Golden age comic book and comic strip artist Robert "Bob" Fujitani passed away at his Cos Cob, CT home on September 6th. He was just a month short of his 99th birthday. Raised in Cos Cob, he lived most of his life with Ruth, his wife of 73 years, in Old Greenwich.
From the obituary:
"He went to Cos Cob elementary school and graduated in 1939 from
Greenwich High as class president and quarterback of the football team,
Bob is well known among comic buffs for his lifelong career as a comic
book artist. He was only twenty when he went to work at the New York
studio of Will Eisner as a penciler. A few years later, he was drawing
"Hangman" as well as other superhero and detective comics. This was the
period known as the "Golden Age of Comics". Bob went on to illustrate
the comic books "Prince Valiant" and "Lassie" among others. He spent
many years drawing and inking the daily and Sunday "Flash Gordon" strips
for King Features.
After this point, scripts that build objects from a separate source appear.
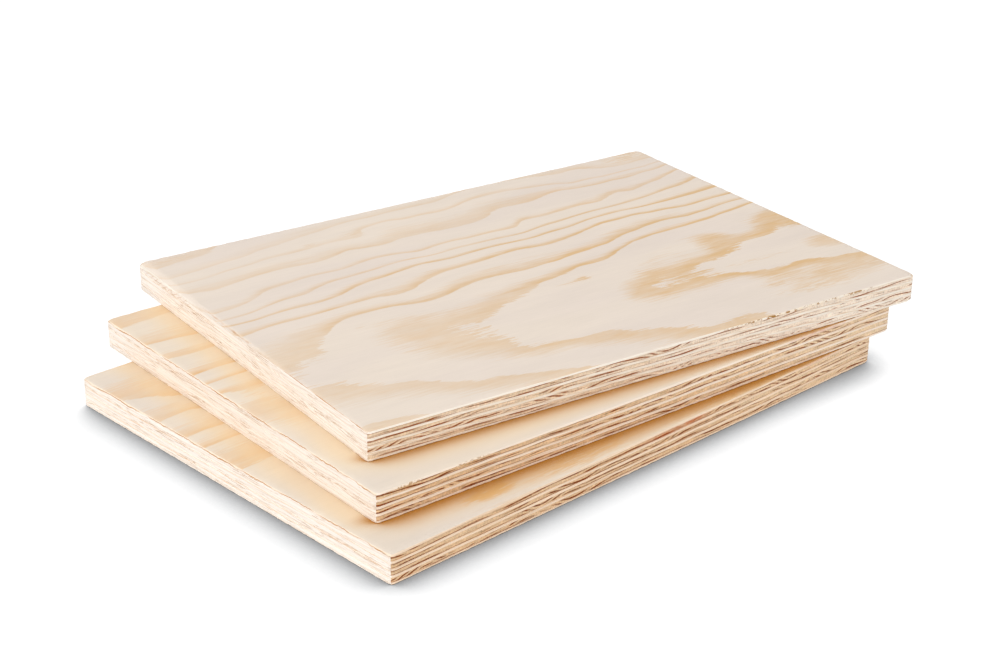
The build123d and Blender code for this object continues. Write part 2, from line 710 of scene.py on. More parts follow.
# Where the rings and the dark glue lines of a cut edge show and where they fade
RING_PATCHES = Noise(("along", "over", "z"), (85.0, 34.0, 1.7))
SEAM_PATCHES = Noise(("along", "over", "z"), (50.0, 36.0, 2.4), rim=(-0.1, 0.06))

# The clouds, streaks and blots of a peeled face
CLOUDS = Noise(("along", "over", 3.0), (190.0, 60.0, 1.0), rim=(-0.15, 0.2))
MOTTLE = Noise(("along", "over", 3.0), (14.0, 3.0, 1.0), 3.0, 0.6)
SWELLS = Noise(("along", "over", 21.0), (46.0, 9.0, 1.0), 2.0, 0.6)
FACE_STREAKS = Noise(("along", "over", 15.0), (34.0, 1.5, 1.0), 4.0, 0.7)
BLUSH_STREAKS = Noise(("along", "over", 11.0), (13.0, 1.3, 1.0), 3.0, 0.6)
UNEVEN_TONE = Noise(("along", "over", 27.0), (60.0, 14.0, 1.0), 3.0, 0.6)

# Fibres seen from the side, and torn across on end grain
FIBRES = Noise(("along", "over", "z"), (22.0, 0.6, 0.42), 3.0, 0.65)
FLAT_TEARS = Noise(("over", "z", "along"), (9.0, 0.6, 3.0), 3.0, 0.7)
UPRIGHT_TEARS = Noise(("over", "z", "along"), (1.2, 2.0, 3.0), 2.0, 0.7)
DRY_PATCHES = Noise(("over", "z", "along"), (38.0, 2.2, 90.0))

# What the saw and handling left: torn face skin, ticks, chips, dashes and blotted resin
# The skin at the top of the short ends and the chipped stretches take painted highlights.
SKIN_EDGE = Noise(("y", "x", 5.0), (17.0, 17.0, 1.0), 4.0, 0.68)
SKIN_SHADE = Noise(("y", "x", 9.0), (18.0, 18.0, 1.0), 3.0, rim=(-0.16, 0.04))
TICK_DRIFT = Noise(("x", "y", "z"), (9.0, 9.0, 3.0))
CHIPS = Noise(("x", "z", "y"), (2.3, 1.5, 3.0), 2.0, 0.6)
CHIP_GROUPS = Noise(("x", 41.0, 0.0), (16.0, 1.0, 1.0), 1.0, rim=(-0.12, -0.04))
DASHES = Noise(("y", "z", "x"), (11.0, 0.5, 4.0), 3.0, 0.65)
DASH_PATCHES = Noise(("y", "z", 3.0), (45.0, 5.0, 1.0))
RESIN_BLOTS = Noise(("x", "z", "y"), (4.0, 1.2, 4.0), 3.0, 0.7, rim=(-0.2, 0.15))


class Site(NamedTuple):
    """What the finish is worked out from at each point of the wood, as outputs or nodes.

    The first five are in millimetres. The others are shares from 0 to 1.
    """

    x: Any
    y: Any
    z: Any
    along: Any
    over: Any
    tone: Any
    upper: Any
    face: Any
    seam: Any
    dry: Any
    long_side: Any
    short_end: Any
    end_grain: Any


@dataclass(frozen=True)
class RotaryPine:
    """Rotary-cut pine veneer, glued up crosswise, sawn and left bare.

    The peeled faces show broad flames of tan summer wood on cream spring wood, each stopped by
    a fine darker line. Where the long sides cut the fibres across, the wood drinks more light:
    it is tan, rough, and crossed by the growth rings as thin brown strokes. Where an edge runs
    with the fibres it stays cream, and the short ends are bleached nearly white.
    """

    figure: FaceFigure
    seed: float
    spring: str = "#F2E4D5"
    spring_grey: str = "#EEE0D4"
    summer: str = "#E5C090"
    edge_spring: str = "#FEF4E6"
    edge_summer: str = "#DDB689"
    short_spring: str = "#FAF0E6"
    short_summer: str = "#D6B897"
    end_spring: str = "#EBCFAC"
    end_dry: str = "#FEEEDC"
    end_summer: str = "#9A5520"
    resin: str = "#C4622A"
    # Pale torn skin, partly a painted arris highlight, and painted highlights among chips
    skin: str = "#FBE9D0"
    torn: str = "#C2884E"
    pit: str = "#B0803F"
    dash: str = "#C8A888"
    # Painted glow and painted ochre shade beside the sheet above, placed by occlusion
    painted_glow: str = "#F1D3A0"
    painted_crevice_shade: str = "#BE7F28"
    painted_glow_range: tuple[float, float] = (0.97, 0.75)
    painted_glow_share: float = 0.42
    painted_crevice_shade_range: tuple[float, float] = (0.81, 0.52)
    painted_crevice_reach: float = 24.0
    lit_strip_painted_shade: float = 0.1
    painted_shade_strip: tuple[float, float] = (45.0, 33.0)
    face_softness: float = 0.55
    edge_softness: float = 0.28
    face_streaks: float = 2.4
    cut_pitch: float = 2.1
    seam_width: float = 0.6
    short_strength: float = 0.8
    dry_from: float = 80.0
    dry_to: float = 300.0
    ring_pitch: float = 3.0
    ring_swing: float = 5.0
    hatch_swing: float = 11.0
    dive: float = 0.016
    line_blur: float = 1.3
    skin_depth: float = 0.9
    tick_pitch: float = 6.5
    roughness: float = 0.62
    relief: float = 0.35
    relief_strength: float = 0.8
    grain_relief: tuple[float, float] = (0.1, 0.5)
    summer_ridge: float = 0.3
    summer_gloss: float = -0.1
    fibre_gloss: float = 0.3
    edge_lean: tuple[float, float] = (0.35, 0.75)
    ply_strides: tuple[float, float] = (977.0, 613.0)
    bleached_grain: float = 0.06
    seam_rim: float = 0.1
    short_seams: float = 0.4
    dry_seams: float = 0.4
    ragged_by_width: tuple[float, float, float, float] = (8.0, 60.0, 0.28, 1.0)
    cut_ragged: tuple[float, float] = (0.45, 0.14)
    cut_shares: tuple[float, float] = (0.46, 0.34)
    cut_blur: float = 0.05
    cut_calm: float = 0.4
    swell_share: float = 1.4
    fine_rise: tuple[float, float] = (0.72, 0.92)
    fine_by_width: tuple[float, float, float, float] = (10.0, 45.0, 0.75, 0.08)
    broad_share: float = 0.72
    left_fade: tuple[float, float, float] = (-200.0, 130.0, 0.62)
    blush_lift: float = 0.24
    blush_rim: tuple[float, float] = (0.04, 0.18)
    upright_share: float = 0.9
    dry_range: tuple[float, float] = (0.22, 0.9)
    dry_patchiness: float = 1.2
    edge_contrast: float = 0.2
    face_contrast: float = 0.11
    end_contrast: float = 0.95
    ply_tones: tuple[float, float] = (-0.03, 0.02)
    unevenness: float = 0.1
    pit_rim: tuple[float, float] = (0.0, 0.06)
    painted_highlight_rim: tuple[float, float] = (-0.02, -0.08)
    least_stain: float = 0.35
    skin_swing: float = 4.5
    skin_rim: tuple[float, float] = (-0.1, 0.15)
    skin_cover: float = 0.8
    torn_rim: tuple[float, float] = (0.1, 0.45)
    tick_slant: float = -1.8
    tick_drift: float = 1.1
    tick_rim: tuple[float, float] = (0.34, 0.47)
    dash_patchiness: float = 0.6
    dash_rim: tuple[float, float] = (0.07, 0.17)
    dash_cover: float = 0.9

    def material(self, name: str, blank: SawnSheet, turn: float) -> bpy.types.Material:
        """Wires the finish for one sheet.

        Args:
            name: The material's name.
            blank: The sheet, for its plies.
            turn: How far the sheet is turned, in degrees.

        Returns:
            The material.
        """
        material = bpy.data.materials.new(name)
        PineWiring(material, self, blank, turn).wire()
        return material


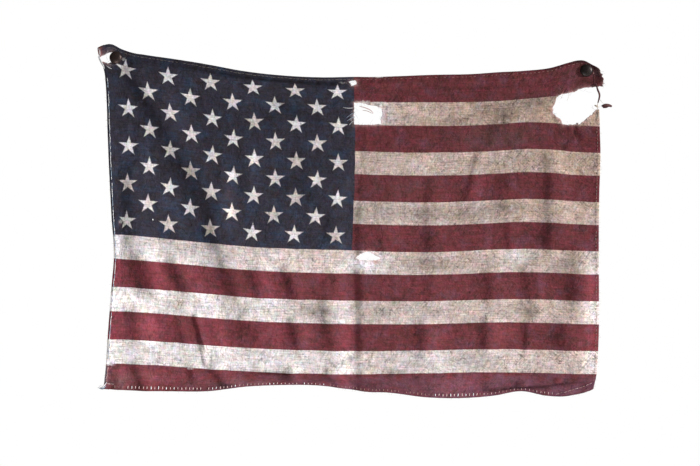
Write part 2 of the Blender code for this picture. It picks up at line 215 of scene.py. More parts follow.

Bob was also a talented and prolific painter,
particularly seascapes of Long Island Sound where he loved to fish, and
the woods at Tod's Point and Montgomery Pinetum where he walked every
day."
D.D. Degg has a thoughtful timeline of Bob's career, which started in comic books, and grew to encompass commercial illustration and prominent King Features comic strips
Bob is survived by his daughter, Susan Fujitani Meller, and her husband, Frank Rubenfeld, who live in Berkeley, CA.